Select the lines of the records containing the word "Blender" and list them.

Records shown:
========================================================================
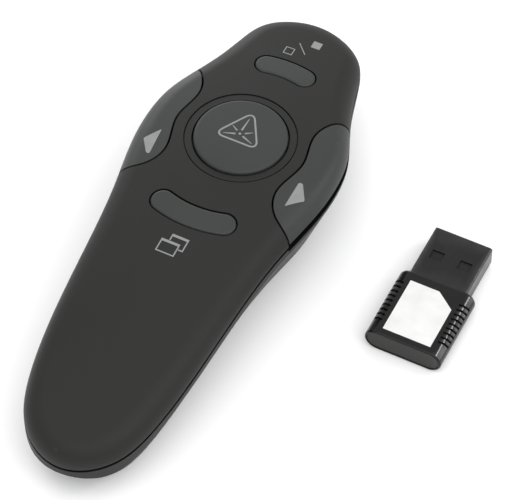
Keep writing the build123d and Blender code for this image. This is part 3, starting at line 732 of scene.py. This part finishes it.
========================================================================
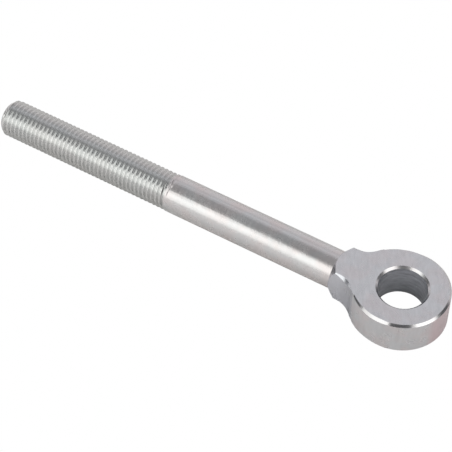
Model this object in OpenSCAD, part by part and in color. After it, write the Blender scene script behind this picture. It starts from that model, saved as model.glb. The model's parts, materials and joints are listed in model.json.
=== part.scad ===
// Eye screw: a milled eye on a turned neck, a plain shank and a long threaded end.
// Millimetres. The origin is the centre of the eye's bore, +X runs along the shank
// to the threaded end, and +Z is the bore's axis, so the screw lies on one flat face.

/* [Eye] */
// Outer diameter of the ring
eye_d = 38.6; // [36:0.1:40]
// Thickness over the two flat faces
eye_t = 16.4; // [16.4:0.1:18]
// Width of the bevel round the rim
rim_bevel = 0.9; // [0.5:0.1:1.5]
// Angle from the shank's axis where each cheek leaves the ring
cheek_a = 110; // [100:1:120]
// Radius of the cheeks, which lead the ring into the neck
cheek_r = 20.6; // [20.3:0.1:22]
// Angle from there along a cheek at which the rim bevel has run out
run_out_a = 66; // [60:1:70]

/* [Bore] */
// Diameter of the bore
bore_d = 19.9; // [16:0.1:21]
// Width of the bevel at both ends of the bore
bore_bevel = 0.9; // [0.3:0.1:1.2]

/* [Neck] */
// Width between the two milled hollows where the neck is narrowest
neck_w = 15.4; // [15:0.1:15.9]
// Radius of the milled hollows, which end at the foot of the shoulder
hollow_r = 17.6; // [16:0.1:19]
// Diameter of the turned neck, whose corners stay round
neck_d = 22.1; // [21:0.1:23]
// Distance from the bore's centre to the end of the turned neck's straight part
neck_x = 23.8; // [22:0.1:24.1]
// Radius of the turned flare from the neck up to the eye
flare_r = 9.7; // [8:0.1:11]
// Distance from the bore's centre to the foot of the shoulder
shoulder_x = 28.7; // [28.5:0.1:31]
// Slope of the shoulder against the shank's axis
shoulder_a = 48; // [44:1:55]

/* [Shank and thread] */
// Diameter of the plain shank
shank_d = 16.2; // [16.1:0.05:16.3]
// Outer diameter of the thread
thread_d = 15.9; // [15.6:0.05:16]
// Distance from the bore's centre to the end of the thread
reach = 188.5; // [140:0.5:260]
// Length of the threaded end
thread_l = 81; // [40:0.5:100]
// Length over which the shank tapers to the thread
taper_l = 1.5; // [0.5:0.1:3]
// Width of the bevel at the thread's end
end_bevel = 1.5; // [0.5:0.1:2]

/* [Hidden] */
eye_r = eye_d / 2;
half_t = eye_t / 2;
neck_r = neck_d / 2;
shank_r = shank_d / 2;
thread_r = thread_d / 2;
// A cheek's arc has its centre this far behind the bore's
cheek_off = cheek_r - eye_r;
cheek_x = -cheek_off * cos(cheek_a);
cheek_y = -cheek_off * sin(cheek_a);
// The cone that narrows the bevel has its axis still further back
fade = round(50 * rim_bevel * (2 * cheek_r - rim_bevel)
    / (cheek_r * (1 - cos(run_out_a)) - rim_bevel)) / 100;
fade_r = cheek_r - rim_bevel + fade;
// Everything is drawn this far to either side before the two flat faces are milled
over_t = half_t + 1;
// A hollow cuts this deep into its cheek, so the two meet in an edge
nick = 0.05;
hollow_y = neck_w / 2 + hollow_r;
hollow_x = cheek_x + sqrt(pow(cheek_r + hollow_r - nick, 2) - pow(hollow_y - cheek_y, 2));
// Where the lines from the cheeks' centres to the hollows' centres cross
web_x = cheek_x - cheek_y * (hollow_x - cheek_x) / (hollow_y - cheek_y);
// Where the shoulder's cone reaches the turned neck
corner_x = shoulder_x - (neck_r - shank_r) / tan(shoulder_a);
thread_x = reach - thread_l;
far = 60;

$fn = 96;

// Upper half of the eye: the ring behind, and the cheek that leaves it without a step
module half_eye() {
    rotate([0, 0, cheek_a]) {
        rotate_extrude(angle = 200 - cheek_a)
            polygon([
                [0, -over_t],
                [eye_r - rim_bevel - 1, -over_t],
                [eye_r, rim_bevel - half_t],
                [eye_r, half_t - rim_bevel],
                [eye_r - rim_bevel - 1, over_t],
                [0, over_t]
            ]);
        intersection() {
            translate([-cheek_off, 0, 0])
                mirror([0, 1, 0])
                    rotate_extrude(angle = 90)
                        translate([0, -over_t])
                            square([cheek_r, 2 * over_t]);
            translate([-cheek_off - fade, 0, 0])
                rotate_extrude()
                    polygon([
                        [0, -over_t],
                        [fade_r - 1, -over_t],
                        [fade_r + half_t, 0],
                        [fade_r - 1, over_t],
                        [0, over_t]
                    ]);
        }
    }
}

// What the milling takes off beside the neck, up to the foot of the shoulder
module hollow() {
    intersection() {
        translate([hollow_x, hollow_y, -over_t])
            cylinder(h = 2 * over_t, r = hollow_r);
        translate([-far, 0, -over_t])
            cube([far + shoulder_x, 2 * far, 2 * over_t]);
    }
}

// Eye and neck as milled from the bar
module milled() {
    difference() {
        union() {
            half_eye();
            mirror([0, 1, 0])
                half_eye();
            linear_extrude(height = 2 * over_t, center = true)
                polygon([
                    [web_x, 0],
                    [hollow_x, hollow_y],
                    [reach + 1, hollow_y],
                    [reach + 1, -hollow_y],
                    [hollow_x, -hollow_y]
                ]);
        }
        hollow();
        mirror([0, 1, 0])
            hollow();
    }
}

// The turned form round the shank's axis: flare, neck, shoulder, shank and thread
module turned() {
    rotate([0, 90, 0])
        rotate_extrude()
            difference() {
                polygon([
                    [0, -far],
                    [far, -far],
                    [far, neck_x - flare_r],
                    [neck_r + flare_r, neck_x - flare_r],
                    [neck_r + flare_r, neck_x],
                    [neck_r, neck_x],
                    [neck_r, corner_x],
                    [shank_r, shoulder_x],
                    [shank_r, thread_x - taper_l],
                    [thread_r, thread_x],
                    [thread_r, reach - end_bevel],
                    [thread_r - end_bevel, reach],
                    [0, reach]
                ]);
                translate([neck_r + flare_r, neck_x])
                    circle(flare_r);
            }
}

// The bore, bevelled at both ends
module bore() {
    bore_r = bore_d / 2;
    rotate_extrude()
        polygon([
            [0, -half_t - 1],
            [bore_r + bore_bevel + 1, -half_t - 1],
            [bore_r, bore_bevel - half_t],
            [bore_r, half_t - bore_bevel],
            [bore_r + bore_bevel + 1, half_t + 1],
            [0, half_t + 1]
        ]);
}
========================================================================
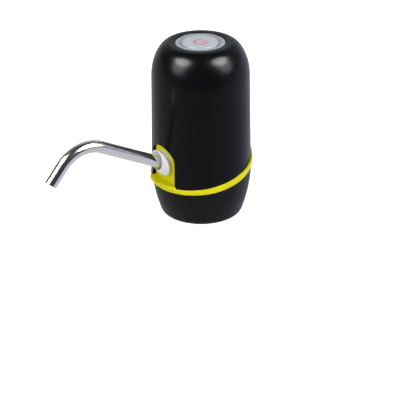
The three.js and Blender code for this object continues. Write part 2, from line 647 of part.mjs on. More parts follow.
========================================================================
Solution to this exercise:
Keep writing the build123d and Blender code for this image. This is part 3, starting at line 732 of scene.py. This part finishes it.
Model this object in OpenSCAD, part by part and in color. After it, write the Blender scene script behind this picture. It starts from that model, saved as model.glb. The model's parts, materials and joints are listed in model.json.
The three.js and Blender code for this object continues. Write part 2, from line 647 of part.mjs on. More parts follow.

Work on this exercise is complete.